Exercise instructions: Lines that contain the string "record" are to be copied; leave out all others.

Scripts that build objects:
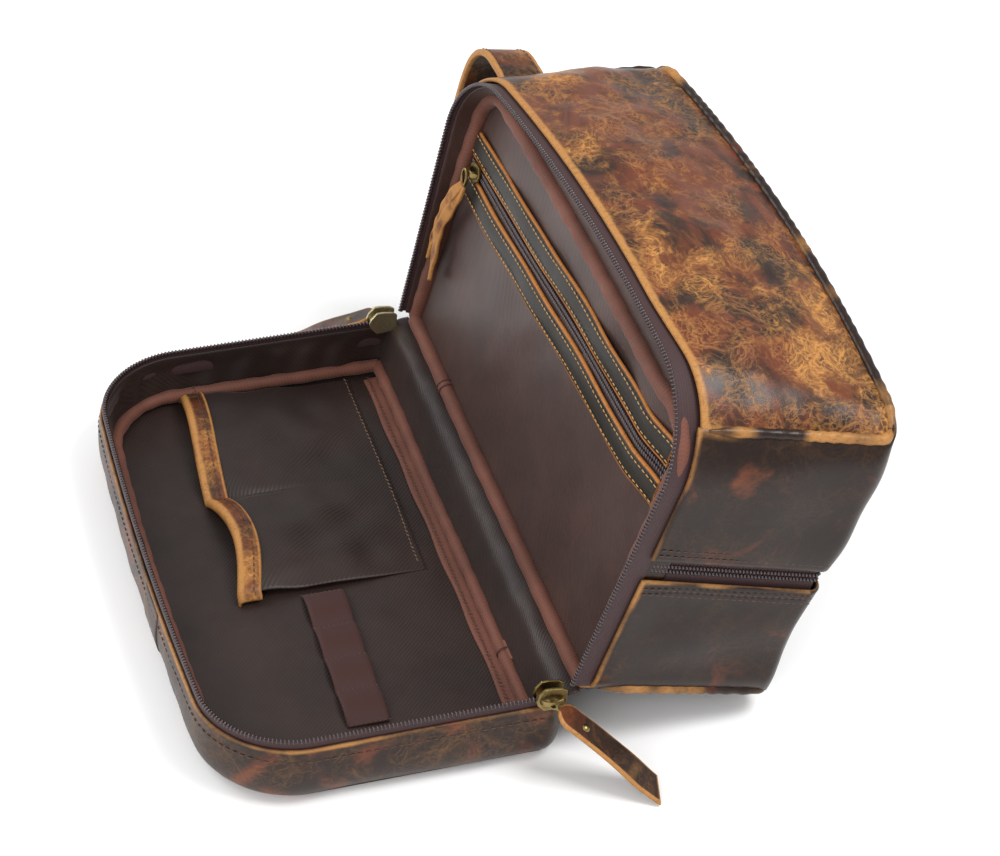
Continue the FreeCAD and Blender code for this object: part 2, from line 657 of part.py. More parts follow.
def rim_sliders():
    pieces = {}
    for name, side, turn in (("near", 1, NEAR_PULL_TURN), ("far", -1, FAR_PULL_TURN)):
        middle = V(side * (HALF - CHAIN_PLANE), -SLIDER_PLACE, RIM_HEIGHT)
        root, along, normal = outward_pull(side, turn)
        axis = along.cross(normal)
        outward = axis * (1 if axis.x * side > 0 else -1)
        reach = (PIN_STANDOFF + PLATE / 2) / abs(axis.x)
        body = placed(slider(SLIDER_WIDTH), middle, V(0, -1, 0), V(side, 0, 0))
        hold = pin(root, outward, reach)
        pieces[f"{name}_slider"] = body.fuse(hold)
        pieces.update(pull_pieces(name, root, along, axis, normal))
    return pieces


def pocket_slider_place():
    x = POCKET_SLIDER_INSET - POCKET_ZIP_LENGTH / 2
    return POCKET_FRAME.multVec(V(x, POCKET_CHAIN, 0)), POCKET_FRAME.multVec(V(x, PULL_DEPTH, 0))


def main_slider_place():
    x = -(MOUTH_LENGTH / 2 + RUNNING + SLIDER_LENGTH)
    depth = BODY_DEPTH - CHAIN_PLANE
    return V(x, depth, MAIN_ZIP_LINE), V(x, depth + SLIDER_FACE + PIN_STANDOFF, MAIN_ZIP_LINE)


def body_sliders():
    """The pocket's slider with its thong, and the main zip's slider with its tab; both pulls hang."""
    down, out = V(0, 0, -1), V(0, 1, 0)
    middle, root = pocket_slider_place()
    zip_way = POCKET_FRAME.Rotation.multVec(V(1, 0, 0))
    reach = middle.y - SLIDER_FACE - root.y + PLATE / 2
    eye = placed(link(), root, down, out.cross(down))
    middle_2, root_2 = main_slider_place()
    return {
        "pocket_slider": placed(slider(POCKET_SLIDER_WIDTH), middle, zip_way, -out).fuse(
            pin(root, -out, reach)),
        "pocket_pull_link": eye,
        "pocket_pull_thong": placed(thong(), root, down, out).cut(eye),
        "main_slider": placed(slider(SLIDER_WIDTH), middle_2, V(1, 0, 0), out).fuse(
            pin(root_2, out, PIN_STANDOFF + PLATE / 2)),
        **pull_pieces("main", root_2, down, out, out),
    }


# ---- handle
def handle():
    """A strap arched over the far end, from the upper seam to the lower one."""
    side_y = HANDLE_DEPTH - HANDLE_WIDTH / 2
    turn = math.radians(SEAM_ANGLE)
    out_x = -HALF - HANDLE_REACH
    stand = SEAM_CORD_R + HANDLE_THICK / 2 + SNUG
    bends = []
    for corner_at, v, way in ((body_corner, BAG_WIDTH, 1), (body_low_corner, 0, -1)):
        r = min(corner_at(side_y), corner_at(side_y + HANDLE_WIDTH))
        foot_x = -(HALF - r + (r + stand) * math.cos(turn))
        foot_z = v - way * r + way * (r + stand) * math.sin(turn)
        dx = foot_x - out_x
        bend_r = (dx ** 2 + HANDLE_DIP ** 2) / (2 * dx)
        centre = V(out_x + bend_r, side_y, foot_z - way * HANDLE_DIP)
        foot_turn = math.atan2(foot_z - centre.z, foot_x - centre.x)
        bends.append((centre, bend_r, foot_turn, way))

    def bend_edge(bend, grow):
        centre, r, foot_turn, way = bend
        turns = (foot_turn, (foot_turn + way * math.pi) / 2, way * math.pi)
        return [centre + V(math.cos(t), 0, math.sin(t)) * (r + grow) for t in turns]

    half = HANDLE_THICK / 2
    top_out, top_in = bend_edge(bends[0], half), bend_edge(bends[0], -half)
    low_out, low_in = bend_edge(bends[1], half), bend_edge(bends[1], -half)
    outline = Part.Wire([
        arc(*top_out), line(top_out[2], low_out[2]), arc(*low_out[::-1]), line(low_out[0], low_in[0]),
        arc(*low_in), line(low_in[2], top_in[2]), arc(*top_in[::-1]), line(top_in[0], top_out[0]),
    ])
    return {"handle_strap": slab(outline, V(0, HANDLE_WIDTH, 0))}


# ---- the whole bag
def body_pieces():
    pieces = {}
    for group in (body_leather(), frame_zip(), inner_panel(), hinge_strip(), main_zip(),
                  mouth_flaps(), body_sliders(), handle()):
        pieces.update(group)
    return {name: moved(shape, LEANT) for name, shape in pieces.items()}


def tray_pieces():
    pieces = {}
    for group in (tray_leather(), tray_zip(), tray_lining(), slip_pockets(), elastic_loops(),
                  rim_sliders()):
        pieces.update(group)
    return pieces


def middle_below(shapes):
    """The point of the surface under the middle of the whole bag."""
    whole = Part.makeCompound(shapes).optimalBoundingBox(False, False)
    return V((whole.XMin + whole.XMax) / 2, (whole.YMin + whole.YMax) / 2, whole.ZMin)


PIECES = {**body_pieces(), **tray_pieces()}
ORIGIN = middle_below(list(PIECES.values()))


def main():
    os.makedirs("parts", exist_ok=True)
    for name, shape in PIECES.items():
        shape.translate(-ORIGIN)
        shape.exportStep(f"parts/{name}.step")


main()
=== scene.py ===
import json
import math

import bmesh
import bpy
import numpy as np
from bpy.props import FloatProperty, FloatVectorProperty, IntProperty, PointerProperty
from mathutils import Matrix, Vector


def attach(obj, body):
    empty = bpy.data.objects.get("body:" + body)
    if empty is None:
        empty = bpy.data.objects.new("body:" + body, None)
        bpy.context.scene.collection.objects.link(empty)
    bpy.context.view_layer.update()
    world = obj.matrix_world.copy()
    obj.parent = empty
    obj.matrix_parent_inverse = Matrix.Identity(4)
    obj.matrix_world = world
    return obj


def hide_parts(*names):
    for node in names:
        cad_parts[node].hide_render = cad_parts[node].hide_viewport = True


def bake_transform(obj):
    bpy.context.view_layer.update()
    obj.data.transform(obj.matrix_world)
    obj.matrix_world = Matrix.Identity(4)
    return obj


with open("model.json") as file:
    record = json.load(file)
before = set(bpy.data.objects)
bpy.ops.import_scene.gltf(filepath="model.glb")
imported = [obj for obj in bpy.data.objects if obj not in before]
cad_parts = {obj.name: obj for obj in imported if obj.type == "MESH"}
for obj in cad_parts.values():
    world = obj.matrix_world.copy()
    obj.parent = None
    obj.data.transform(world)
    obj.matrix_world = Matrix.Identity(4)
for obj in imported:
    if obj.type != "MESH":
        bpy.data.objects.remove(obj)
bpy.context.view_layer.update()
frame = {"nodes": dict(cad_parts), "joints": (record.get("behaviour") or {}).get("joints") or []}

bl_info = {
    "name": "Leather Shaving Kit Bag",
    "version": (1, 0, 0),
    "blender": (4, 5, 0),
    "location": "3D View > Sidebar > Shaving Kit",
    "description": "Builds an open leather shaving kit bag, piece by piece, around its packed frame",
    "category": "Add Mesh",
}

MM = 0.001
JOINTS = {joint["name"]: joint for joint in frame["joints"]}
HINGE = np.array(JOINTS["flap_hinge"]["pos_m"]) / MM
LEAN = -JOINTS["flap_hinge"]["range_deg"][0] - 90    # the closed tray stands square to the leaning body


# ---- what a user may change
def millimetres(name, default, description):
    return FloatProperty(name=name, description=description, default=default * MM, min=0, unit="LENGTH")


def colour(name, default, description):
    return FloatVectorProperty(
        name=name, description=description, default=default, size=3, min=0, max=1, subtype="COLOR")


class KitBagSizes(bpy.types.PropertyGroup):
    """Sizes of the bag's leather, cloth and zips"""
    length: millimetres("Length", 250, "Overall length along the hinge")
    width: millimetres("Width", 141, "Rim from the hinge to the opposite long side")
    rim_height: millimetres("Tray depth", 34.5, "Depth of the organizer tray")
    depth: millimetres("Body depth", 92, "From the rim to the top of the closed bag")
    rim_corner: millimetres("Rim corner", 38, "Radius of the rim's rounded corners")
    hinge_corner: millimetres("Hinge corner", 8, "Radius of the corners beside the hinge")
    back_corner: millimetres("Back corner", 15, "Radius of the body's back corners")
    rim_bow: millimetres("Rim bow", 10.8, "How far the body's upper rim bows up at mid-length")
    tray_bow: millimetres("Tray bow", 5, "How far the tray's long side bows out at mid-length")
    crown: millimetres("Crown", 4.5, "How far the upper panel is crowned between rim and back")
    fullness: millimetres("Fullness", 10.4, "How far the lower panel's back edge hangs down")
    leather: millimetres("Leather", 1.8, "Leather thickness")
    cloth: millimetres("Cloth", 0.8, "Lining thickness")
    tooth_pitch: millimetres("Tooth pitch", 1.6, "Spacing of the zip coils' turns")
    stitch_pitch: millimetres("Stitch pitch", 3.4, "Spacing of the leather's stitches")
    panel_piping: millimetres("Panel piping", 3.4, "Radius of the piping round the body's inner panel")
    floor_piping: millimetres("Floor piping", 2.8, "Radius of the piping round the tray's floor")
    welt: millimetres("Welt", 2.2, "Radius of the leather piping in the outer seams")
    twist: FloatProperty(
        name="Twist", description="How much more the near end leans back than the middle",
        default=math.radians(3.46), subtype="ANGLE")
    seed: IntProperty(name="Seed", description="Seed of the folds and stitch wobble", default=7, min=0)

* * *

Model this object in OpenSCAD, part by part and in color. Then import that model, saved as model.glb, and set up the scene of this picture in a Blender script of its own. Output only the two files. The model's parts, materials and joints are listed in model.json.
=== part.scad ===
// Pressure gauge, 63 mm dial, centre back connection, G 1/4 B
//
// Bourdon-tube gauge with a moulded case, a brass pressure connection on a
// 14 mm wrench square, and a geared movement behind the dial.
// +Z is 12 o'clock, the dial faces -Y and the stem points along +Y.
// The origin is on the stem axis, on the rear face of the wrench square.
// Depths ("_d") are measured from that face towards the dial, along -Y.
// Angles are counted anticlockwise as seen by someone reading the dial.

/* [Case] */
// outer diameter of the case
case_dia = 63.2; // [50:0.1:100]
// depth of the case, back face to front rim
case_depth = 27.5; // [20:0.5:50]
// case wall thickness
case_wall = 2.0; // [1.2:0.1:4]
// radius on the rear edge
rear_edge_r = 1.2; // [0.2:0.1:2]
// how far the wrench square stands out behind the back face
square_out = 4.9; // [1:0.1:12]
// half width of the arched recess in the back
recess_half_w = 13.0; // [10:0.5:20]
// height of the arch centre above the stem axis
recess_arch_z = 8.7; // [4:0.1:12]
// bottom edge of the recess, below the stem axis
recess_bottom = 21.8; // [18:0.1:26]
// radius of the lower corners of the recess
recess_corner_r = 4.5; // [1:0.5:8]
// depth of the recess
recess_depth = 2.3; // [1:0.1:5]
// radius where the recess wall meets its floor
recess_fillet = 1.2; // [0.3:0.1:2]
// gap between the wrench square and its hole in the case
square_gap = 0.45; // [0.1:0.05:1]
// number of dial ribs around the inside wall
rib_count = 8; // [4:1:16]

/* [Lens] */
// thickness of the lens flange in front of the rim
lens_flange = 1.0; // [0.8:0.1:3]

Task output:
    record = json.load(file)
frame = {"nodes": dict(cad_parts), "joints": (record.get("behaviour") or {}).get("joints") or []}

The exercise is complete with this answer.